The Virgo interferometer is officially a IEEE Milestone, along with the two LIGO detectors. On 3rd February 2021 the ceremony of dedication of a IEEE Milestone to the three gravitational wave antennas ‘for the first gravitational waves detection and the launching of the era of Multi Messenger Astronomy with the coordinated detection of gravitational waves from a binary neutron star merger’ took place.

Pictured from the left Giovanni Losurdo – Virgo spokesperson, Marco Pallavicini – EGO Council president, Antonio Zoccoli – INFN President, Stavros Katsanevas – EGO director, Bernardo Tellini – IEEE Italy Section chair, Eugenio Giani – President of Tuscany, Massimo Carpinelli – EGO Deputy Director (Credits: EGO)

The ceremony was held as a global event, during which the Italian site of the European Gravitational Observatory – EGO in Cascina was connected via network with the equivalent US sites in Livingston in Louisiana and in Hanford in the state of Washington. The event saw the participation of, among others, the president of the IEEE Kathy Susan Land, the governors of the two US states, the President of Tuscany Eugenio Giani, the presidents of the US and European Funding Agencies involved: the American National Science Foundation – NSF, the Italian Istituto Nazionale di Fisica Nucleare -INFN, the French CNRS – Centre National de la Recherche Scientifique, the Dutch NWO – Netherlands Organisation for Scientific Research and the three Nobel laureates for the discovery of gravitational waves: Barry Barish, Kip Thorne and Rainer Weiss.

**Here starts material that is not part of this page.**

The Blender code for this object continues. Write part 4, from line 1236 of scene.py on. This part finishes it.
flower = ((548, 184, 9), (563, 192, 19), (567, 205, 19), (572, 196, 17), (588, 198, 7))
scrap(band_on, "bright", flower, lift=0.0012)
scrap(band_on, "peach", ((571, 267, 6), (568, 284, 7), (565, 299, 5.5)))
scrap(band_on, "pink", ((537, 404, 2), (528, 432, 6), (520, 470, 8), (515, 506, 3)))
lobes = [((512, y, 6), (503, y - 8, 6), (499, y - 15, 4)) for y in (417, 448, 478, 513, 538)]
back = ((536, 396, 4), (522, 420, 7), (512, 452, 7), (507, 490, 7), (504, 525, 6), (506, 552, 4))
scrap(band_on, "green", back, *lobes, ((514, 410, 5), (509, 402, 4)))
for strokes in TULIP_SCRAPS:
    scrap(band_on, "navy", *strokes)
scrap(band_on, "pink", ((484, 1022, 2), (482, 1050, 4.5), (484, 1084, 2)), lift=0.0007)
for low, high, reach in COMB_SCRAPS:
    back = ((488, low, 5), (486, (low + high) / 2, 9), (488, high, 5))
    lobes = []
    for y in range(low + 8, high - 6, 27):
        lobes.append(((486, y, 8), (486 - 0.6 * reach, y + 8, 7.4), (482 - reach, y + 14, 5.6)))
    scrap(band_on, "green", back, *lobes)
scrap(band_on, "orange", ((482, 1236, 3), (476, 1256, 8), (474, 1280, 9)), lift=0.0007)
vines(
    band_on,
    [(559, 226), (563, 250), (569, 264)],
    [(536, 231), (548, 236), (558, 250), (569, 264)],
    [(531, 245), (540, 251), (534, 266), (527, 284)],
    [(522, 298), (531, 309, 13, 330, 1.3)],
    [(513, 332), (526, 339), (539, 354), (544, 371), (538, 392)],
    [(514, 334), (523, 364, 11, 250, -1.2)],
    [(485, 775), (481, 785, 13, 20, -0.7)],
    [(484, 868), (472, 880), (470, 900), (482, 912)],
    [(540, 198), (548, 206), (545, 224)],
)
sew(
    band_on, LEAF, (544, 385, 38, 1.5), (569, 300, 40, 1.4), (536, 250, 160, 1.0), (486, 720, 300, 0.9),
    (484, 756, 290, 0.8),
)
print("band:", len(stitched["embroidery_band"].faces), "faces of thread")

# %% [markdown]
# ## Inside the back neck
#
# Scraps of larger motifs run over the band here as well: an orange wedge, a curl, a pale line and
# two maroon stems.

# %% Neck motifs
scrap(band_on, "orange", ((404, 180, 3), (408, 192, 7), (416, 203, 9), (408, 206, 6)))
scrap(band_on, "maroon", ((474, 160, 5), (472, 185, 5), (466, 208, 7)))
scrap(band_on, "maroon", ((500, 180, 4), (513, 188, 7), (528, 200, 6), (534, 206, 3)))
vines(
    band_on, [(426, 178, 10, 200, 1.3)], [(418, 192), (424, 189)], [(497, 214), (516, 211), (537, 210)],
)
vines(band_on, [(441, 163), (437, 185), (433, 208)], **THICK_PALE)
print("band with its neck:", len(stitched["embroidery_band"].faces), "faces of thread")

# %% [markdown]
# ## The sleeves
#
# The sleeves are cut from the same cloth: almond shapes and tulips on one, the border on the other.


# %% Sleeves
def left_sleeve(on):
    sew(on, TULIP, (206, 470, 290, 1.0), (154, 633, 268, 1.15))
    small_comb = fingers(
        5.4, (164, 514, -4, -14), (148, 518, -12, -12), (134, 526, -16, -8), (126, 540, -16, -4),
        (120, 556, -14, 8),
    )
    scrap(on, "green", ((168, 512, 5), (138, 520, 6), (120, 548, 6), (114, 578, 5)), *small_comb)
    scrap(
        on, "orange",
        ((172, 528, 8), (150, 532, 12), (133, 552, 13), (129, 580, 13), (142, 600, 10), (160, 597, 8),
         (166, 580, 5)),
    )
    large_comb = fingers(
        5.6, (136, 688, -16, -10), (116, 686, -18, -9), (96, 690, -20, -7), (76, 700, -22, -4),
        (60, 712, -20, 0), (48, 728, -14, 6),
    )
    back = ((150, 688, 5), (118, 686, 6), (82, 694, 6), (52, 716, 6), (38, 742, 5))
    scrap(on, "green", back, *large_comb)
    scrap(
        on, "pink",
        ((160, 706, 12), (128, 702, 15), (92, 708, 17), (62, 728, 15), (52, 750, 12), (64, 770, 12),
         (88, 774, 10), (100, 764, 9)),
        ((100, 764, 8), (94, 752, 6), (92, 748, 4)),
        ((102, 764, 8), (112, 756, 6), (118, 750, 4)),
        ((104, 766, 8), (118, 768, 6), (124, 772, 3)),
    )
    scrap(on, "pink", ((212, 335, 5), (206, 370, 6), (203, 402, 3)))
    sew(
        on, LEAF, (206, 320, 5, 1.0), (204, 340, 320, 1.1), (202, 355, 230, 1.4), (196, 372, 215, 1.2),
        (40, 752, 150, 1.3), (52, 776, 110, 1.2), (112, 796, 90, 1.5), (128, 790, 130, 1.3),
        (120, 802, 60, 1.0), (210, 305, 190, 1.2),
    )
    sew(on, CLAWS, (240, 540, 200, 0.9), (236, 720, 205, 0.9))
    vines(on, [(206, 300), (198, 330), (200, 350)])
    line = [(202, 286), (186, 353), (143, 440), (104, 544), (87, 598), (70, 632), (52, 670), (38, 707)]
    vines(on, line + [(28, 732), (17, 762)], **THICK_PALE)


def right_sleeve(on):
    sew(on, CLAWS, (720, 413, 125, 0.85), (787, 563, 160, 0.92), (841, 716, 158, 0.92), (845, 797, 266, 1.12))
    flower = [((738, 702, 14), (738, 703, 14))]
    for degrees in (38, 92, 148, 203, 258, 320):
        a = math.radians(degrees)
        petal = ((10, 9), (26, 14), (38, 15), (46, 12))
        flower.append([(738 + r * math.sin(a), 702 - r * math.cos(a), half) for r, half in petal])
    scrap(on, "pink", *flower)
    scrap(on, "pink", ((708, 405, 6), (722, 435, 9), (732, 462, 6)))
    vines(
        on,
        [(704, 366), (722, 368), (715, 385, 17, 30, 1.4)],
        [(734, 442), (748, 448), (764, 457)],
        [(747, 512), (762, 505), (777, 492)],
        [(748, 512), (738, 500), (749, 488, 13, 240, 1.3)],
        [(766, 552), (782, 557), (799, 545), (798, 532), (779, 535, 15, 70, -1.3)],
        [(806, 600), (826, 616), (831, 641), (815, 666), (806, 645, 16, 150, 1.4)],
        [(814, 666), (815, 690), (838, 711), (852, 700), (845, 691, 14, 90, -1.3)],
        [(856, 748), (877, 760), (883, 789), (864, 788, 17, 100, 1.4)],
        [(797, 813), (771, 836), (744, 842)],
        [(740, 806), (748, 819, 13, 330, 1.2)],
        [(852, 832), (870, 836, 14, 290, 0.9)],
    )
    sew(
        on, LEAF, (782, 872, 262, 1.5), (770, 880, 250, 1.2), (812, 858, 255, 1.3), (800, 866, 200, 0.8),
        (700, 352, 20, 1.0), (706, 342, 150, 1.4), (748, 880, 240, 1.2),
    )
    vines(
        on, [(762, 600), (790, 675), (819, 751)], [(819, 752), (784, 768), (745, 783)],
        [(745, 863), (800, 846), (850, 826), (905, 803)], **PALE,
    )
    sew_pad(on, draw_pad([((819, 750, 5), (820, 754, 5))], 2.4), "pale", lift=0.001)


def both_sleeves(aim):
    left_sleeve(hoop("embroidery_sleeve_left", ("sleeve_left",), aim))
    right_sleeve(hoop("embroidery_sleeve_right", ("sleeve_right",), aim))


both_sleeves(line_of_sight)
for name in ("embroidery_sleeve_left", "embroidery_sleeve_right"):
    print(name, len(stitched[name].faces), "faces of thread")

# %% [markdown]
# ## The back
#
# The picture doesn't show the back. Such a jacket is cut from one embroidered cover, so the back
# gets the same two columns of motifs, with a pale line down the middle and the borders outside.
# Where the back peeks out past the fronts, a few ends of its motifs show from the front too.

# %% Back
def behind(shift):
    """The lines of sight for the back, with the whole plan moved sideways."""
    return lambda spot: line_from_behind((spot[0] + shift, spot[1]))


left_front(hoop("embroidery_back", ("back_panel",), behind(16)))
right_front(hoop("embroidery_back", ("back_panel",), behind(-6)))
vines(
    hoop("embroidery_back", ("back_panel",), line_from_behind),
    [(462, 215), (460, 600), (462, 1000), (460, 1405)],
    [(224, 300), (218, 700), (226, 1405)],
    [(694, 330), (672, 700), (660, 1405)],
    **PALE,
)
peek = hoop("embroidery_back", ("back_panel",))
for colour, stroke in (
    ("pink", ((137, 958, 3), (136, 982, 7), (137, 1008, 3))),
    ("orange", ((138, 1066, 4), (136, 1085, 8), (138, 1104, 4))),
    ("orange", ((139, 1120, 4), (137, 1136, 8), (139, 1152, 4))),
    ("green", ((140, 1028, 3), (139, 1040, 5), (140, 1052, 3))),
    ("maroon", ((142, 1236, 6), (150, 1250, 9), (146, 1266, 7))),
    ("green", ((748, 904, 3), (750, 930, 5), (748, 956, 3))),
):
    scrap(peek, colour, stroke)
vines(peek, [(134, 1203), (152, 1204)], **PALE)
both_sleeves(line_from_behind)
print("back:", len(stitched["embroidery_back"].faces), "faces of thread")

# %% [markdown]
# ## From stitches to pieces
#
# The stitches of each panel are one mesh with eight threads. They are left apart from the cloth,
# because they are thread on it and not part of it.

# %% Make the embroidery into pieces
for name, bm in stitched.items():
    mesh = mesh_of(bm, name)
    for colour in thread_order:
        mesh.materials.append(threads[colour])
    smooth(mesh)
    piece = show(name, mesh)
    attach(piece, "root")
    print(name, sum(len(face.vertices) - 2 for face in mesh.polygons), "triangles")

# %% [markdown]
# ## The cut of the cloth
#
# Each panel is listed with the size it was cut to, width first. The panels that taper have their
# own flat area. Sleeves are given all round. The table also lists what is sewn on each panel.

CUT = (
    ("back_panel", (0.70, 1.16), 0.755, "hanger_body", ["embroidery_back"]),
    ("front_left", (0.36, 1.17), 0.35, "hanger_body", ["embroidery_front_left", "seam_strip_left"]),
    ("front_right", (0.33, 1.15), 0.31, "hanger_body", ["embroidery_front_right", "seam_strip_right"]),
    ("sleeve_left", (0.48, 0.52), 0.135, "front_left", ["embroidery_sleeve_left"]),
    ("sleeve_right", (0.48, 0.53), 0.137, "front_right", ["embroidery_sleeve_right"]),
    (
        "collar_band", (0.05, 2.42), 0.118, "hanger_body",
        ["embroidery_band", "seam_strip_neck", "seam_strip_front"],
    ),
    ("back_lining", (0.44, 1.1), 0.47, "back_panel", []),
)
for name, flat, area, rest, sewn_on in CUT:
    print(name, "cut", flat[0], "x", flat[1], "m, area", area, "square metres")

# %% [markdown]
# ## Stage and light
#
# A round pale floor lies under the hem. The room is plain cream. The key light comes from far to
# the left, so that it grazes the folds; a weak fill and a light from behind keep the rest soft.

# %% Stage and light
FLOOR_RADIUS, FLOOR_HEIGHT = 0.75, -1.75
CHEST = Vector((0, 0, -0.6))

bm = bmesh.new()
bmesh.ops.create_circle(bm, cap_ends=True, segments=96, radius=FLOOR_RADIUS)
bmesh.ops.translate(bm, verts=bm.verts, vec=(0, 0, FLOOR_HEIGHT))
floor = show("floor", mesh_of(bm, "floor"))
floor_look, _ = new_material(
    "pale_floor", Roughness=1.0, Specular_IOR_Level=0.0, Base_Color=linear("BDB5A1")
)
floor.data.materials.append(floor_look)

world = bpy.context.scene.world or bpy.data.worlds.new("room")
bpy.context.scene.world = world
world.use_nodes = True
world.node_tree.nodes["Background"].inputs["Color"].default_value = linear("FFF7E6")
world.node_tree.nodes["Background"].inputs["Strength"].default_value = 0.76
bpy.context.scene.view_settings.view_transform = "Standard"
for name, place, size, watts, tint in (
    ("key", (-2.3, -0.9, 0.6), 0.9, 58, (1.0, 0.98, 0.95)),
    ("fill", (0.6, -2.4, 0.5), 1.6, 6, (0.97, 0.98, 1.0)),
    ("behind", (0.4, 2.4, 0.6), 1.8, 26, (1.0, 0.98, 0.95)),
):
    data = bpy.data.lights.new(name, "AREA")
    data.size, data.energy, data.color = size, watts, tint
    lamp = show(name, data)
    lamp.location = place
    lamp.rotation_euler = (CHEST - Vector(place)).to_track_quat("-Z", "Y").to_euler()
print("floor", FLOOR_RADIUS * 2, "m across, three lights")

“The scientific endeavour of the detection of gravitational waves and of Virgo is an extraordinary story – said Stavros Katsanevas, Director of EGO – European Gravitational Observatory – in which the persistence and the visionary spirit of some scientists, like Adalberto Giazotto and Alain Brillet, have opened a new field of knowledge and inaugurated a new era of cosmic observations. Furthermore the same technologies that we have invented to detect echoes from the merging of black holes or stars millions of light years away from Earth can have important applications for society, for example to study earthquakes or climate change. This way gravitational observatories can become antennas listening to the environment near us in addition to exploring the far cosmos.”

The IEEE Milestone program was launched in 1983 by the Institute of Electrical and Electronics Engineers – IEEE to celebrate the most significant achievements in IEEE’s areas of interest.

See here a video of the ceremony: https://www.youtube.com/watch?v=DlyMr2lleM8

More information is available here.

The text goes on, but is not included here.